Например, отождествление: человек убеждает себя в том, что он — свой, то есть — не чужой похитителю. Что он — часть общей компании. Что он «как все», и уже только поэтому ему ничего не угрожает. Разве не естественно для заложника в такой ситуации выступать в переговорах от имени своего нового «коллектива»? На каком-то этапе он начинает реально радоваться этим «коллективным» успехам, даже когда они объективно угрожают лично ему.
Действие другого механизма видоизменяет отношение похищенного к похитителю. Для заложника невыносимо сознание того, что он всецело находится во власти подонка, злодея. Один из способов избавиться от этой мысли заключается в позиционировании, то есть в перемещении похитителя из «плохих» в «хорошие». Пленник внутренне готов… — да что там готов! — он просто жаждет признать резоны своего мучителя исключительно правильными и справедливыми. Он счастлив согласиться с любой политической программой, оправдать любую пакость, простить любую подлость за одно лишь подобие кривой улыбки. Еще бы — ведь если похититель оказывается хорошим, то, значит, и угрозы от него нет никакой!
Третий механизм психолог назвал дистанцированием. Угроза сама по себе ужасна, но еще хуже — вынужденное бездействие. Все твое существо панически требует действия, а ты не в состоянии даже пошевелить пальцем. В самом деле, чем заняться в ситуации захвата, когда похититель усадил тебя на пол, связал, заткнул рот кляпом, приковал к батарее отопления? Человек буквально не может ничем отвлечься, он вынужден все время возвращаться мыслями к своей беде, обречен постоянно вариться в мучительном котле кошмарных фантазий. Единственный, да и то не всегда предлагаемый вид занятий — активное сотрудничество с преступником. Причем чем больше заложник сотрудничает, тем больше у него появляется шансов на развитие этой целебной для психики деятельности: она становится более разнообразной, интересной, а значит, дает больше возможностей «забыть» о главной беде, отдалиться, дистанцироваться от нее.
А кроме этого…
13
— Зачем вы мне это рассказываете?
— Что?.. — ее вопрос выбивает меня из колеи.
Что она вообще делает здесь, эта ассистентка… или как ее там?.. — корректор? Мне не требуется никакой коррекции.

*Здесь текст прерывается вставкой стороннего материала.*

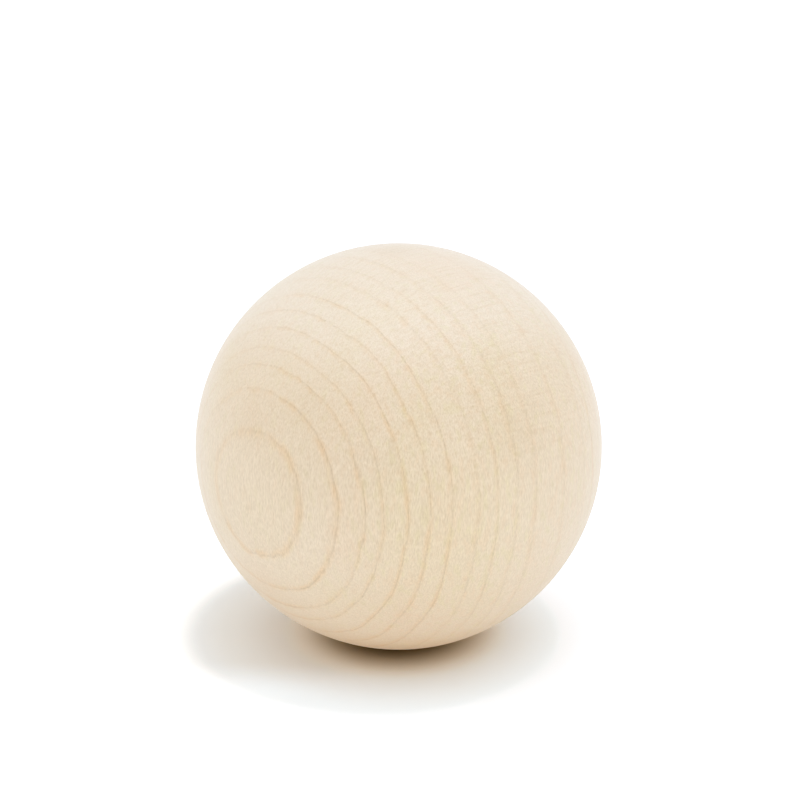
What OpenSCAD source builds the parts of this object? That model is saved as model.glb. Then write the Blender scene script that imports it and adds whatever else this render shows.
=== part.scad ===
// Plain wooden ball, turned from one solid piece of pale, close-grained
// hardwood and sanded all over, with no hole, flat, finish or marking.
//
// Millimetres. The origin is the ball's centre and +Z is up as the ball lies.

/* [Ball] */
// Diameter of the ball, the same in every direction
ball_d = 50.8; // [12.7:0.1:101.6]

/* [Hidden] */

// Colour of the bare wood
bare_wood = [0.93, 0.86, 0.75];

// Steps round the ball, for a smooth outline on screen
$fn = 180;

// The ball leaves the lathe as a true sphere: the grain shows on its skin,
// but gives it no edge, seam or step.
module ball() {
    color(bare_wood)
        sphere(d = ball_d);
}

ball();
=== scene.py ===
# %% [markdown]
# # A turned wooden ball
# The real thing is one plain ball, turned on a lathe from a single block of pale, close-grained
# hardwood such as maple, then sanded smooth and left bare. It has no hole, no flat and no varnish,
# so nearly all that an eye finds on it is the wood itself: growth rings cut by a round surface.
# This lesson keeps the ball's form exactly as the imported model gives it, works its skin out again
# as one fine smooth mesh, and grows the wood inside it as a solid pattern in three dimensions.
# A solid pattern is cut by the surface as a real block is cut by the lathe, so the rings close
# into ovals on one side, run straight on another, and show end grain on top, with no drawing.

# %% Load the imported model
import math

import bpy
import numpy as np
from mathutils import Matrix, Vector


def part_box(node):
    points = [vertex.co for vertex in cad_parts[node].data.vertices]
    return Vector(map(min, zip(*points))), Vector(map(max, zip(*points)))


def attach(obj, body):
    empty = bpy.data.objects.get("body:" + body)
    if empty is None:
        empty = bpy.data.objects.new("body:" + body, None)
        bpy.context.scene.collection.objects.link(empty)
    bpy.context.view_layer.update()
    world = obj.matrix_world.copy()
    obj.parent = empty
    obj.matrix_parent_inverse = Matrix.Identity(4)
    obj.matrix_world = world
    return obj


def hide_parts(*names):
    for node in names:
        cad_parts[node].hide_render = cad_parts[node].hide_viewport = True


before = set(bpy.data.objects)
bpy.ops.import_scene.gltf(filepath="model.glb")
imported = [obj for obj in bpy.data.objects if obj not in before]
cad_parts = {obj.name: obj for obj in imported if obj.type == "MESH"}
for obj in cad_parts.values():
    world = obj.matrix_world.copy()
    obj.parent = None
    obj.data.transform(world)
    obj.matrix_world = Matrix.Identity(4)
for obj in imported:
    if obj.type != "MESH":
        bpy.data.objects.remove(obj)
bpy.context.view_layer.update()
ball_low, ball_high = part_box("ball")
ball_radius = (ball_high[2] - ball_low[2]) / 2
mm = 0.001
print(f"The packed ball is {2 * ball_radius / mm:.1f} mm across, and its centre is the origin.")

# %% [markdown]
# ## Where the viewer stands
# The picture was taken from rather far off through a long lens, looking down by about 20 degrees,
# which is why the ball's outline is almost a true circle. The outline's size and place in the
# frame give the camera's distance in ball radii. The camera could be aimed at the ball and the
# frame shifted, but here it looks a little above the centre, with no shift, so that other views
# start from a plain camera.

# %% Place the camera
look_down = math.radians(20.4)
camera_away = 12.336 * ball_radius
ball_below_axis = 0.227 * ball_radius
ball_left_of_axis = 0.0064 * ball_radius
camera_lens = 112.5
sensor_width = 36.0
view_depth = 200 * ball_radius

camera_up = np.array([0.0, math.sin(look_down), math.cos(look_down)])
camera_back = np.array([0.0, -math.cos(look_down), math.sin(look_down)])
camera_right = np.array([1.0, 0.0, 0.0])
off_centre = ball_below_axis * camera_up + ball_left_of_axis * camera_right

camera_data = bpy.data.cameras.new("studio_camera")
camera_data.lens = camera_lens
camera_data.sensor_width = sensor_width
camera_data.clip_start = ball_radius
camera_data.clip_end = view_depth
camera = bpy.data.objects.new("studio_camera", camera_data)
camera.location = camera_away * camera_back + off_centre
camera.rotation_euler = (math.pi / 2 - look_down, 0.0, 0.0)
bpy.context.scene.collection.objects.link(camera)
bpy.context.scene.camera = camera
print("The camera stands at", [round(x, 4) for x in camera.location], "m.")

# %% [markdown]
# ## Writing shader sums as plain sums
# A material is a web of small nodes, and a sum of four terms is already a dozen of them. The
# class below wraps one socket and lets Python's own signs build that web: `1 - a * b` adds a
# Multiply and a Subtract node. Every other kind of node goes through one method, which sets the
# node's settings first and then gives its sockets their numbers or links. What is used most is
# ease, a smooth step. Further down, a value with levels in its name holds what ease takes: from
# where, to where, and then the level at each of them, if those aren't 0 and 1.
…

— Поймите, Карп, — говорит женщина, и в голосе ее звучат недоумение и раздражение, прорвавшиеся наконец через барьер вынужденной сдержанности. — Поймите, текст не может бросаться из стороны в сторону. Требуется хотя бы минимальное композиционное единство. Нашей темой, как мы договаривались, является пропавший человек по имени Арье Йосеф, он же Лёня Йозефович. Понимаете? Арье Йосеф, а не железнодорожные проблемы адмирала Колчака. Лёня Йозефович, а не шведский сукин сын и общая теория психологии заложников. Ну при чем тут все это? Вы вообще слишком часто отвлекаетесь на тему заложников. Я не буду спрашивать — почему, наверное, есть тому причины, но…
— Отчего же, спросите, — перебиваю я. — Потому что в этом все дело — в заложничестве. Как вы не понимаете? — Все мы заложники, больше или меньше. Вот я…
— Да-да, я помню — вы заложник своего отца. Но речь-то…
— Подождите. Да, я заложник отцовского безумия. Но и сам отец… — посмотрите на него, Лена! Налицо все признаки стокгольмского синдрома. Вы ведь уже знакомы с его историей, по крайней мере, частично. Борису эта история претит, ему кажется отвратительным отцовское пристрастие к Карпу Патрикеевичу, ему непонятен отцовский антисемитизм, призывы покаяться неизвестно в чем… ну, вы слышали. Но это болезнь, Лена! Человека искалечили в детстве — вот и всё. Вернее, нет, не всё — его продолжали калечить и дальше. Он попал в заложники в шестилетнем возрасте, только представьте себе — шестилетним ребенком!